[WHAT YOU ARE ASKED TO DO] Provide the data again in its entirety, exactly as given.

- - - - -

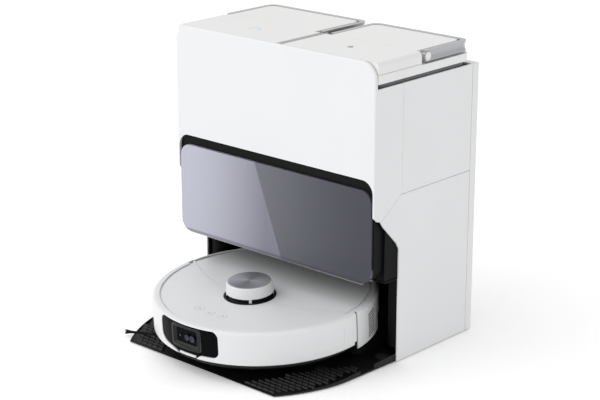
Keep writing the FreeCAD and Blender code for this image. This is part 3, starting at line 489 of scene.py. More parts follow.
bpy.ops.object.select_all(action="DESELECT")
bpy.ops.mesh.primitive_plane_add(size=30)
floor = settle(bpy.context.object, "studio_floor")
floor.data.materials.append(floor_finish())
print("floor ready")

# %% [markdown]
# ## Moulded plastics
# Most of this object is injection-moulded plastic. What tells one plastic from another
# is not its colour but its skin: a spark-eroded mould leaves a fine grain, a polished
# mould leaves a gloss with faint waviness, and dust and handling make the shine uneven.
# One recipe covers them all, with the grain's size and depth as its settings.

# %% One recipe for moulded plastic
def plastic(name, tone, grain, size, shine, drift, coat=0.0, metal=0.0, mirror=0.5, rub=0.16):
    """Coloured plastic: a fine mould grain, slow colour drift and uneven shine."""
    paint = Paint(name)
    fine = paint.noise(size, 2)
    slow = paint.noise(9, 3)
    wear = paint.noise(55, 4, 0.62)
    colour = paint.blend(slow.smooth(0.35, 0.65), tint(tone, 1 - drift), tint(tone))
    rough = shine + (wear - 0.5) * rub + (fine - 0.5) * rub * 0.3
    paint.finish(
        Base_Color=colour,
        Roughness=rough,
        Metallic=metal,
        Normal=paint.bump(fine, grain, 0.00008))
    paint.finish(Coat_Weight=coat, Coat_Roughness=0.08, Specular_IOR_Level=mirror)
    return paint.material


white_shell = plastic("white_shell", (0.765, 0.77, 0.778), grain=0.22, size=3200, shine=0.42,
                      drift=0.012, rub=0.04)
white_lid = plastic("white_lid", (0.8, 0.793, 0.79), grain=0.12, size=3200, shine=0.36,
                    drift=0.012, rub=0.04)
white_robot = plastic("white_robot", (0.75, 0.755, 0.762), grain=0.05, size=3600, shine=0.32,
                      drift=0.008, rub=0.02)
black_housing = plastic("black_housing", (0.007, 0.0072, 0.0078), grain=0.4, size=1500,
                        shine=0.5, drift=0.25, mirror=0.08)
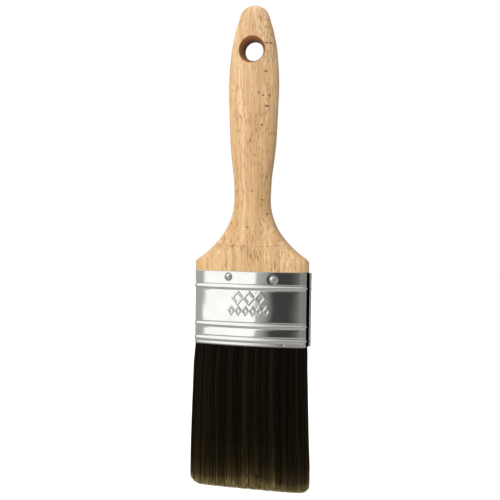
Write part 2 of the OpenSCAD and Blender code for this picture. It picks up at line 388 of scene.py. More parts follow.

- - - - -

[SOLUTION TO THIS EXERCISE]
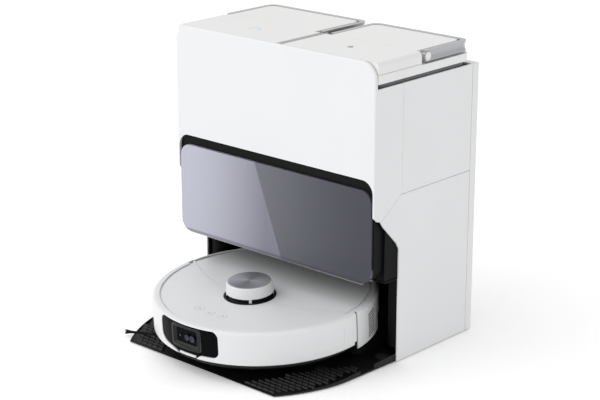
Keep writing the FreeCAD and Blender code for this image. This is part 3, starting at line 489 of scene.py. More parts follow.
bpy.ops.object.select_all(action="DESELECT")
bpy.ops.mesh.primitive_plane_add(size=30)
floor = settle(bpy.context.object, "studio_floor")
floor.data.materials.append(floor_finish())
print("floor ready")

# %% [markdown]
# ## Moulded plastics
# Most of this object is injection-moulded plastic. What tells one plastic from another
# is not its colour but its skin: a spark-eroded mould leaves a fine grain, a polished
# mould leaves a gloss with faint waviness, and dust and handling make the shine uneven.
# One recipe covers them all, with the grain's size and depth as its settings.

# %% One recipe for moulded plastic
def plastic(name, tone, grain, size, shine, drift, coat=0.0, metal=0.0, mirror=0.5, rub=0.16):
    """Coloured plastic: a fine mould grain, slow colour drift and uneven shine."""
    paint = Paint(name)
    fine = paint.noise(size, 2)
    slow = paint.noise(9, 3)
    wear = paint.noise(55, 4, 0.62)
    colour = paint.blend(slow.smooth(0.35, 0.65), tint(tone, 1 - drift), tint(tone))
    rough = shine + (wear - 0.5) * rub + (fine - 0.5) * rub * 0.3
    paint.finish(
        Base_Color=colour,
        Roughness=rough,
        Metallic=metal,
        Normal=paint.bump(fine, grain, 0.00008))
    paint.finish(Coat_Weight=coat, Coat_Roughness=0.08, Specular_IOR_Level=mirror)
    return paint.material


white_shell = plastic("white_shell", (0.765, 0.77, 0.778), grain=0.22, size=3200, shine=0.42,
                      drift=0.012, rub=0.04)
white_lid = plastic("white_lid", (0.8, 0.793, 0.79), grain=0.12, size=3200, shine=0.36,
                    drift=0.012, rub=0.04)
white_robot = plastic("white_robot", (0.75, 0.755, 0.762), grain=0.05, size=3600, shine=0.32,
                      drift=0.008, rub=0.02)
black_housing = plastic("black_housing", (0.007, 0.0072, 0.0078), grain=0.4, size=1500,
                        shine=0.5, drift=0.25, mirror=0.08)
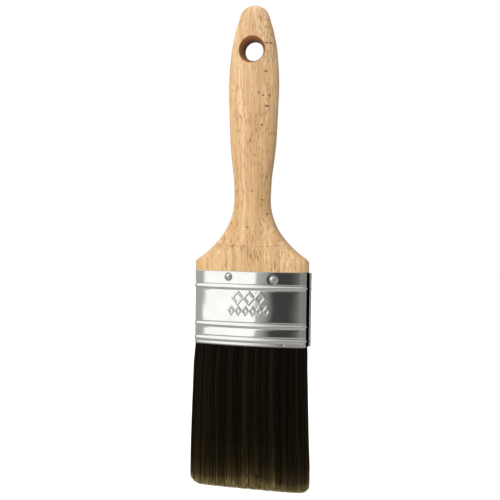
Write part 2 of the OpenSCAD and Blender code for this picture. It picks up at line 388 of scene.py. More parts follow.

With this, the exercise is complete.